The income approach builds GDP from the income side of the national accounts — employee compensation, proprietors' income, rental income, corporate profits, interest income, plus indirect business taxes, depreciation, and net foreign income. In theory it equals the expenditure approach; in practice statistical agencies report a small discrepancy.

GDP per capita is GDP divided by total population. It is the standard proxy for average economic output per person and the headline number used to compare standards of living. The World Bank classifies economies as low-income (under $1,135 GNI per capita), lower-middle ($1,136–$4,465), upper-middle ($4,466–$13,845), and high-income ($13,846+).

Real GDP is GDP adjusted for inflation, valued at a fixed base-year price level. It strips out the effect of price changes so growth reflects only changes in quantity. Two consecutive quarters of falling real GDP is the rule-of-thumb definition of a recession.

Nominal GDP is the total dollar value of output at current-year prices, with no inflation adjustment.
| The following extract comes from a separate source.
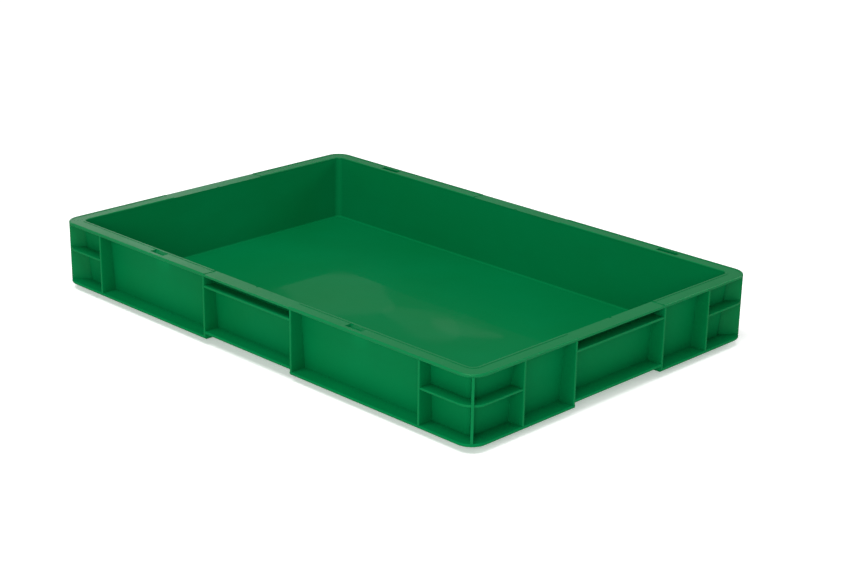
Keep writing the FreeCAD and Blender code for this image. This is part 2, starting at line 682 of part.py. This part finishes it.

It is useful for comparing two economies in the same year, but misleading for comparing the same country across years because inflation alone can make it appear to grow.

Imports are subtracted in C + I + G + (X − M) not because they harm the economy, but because they were not produced domestically. Household and business purchases of imported goods already appear in C and I; subtracting M removes that foreign production so the figure only captures domestic output.

GDP measures output produced inside a country's borders regardless of ownership; GNP (or Gross National Income) measures output produced by a country's residents regardless of where production occurs. The bridge between them is net foreign income. For most countries the gap is small, but it can be material in economies with heavy multinational activity like Ireland.

GDP drives almost every macroeconomic decision. Central banks set interest rates based on real GDP growth and the output gap; governments size budgets and debt limits in GDP terms; the IMF, World Bank, and credit-rating agencies use it to compare countries and price sovereign risk; investors use it to direct capital across markets.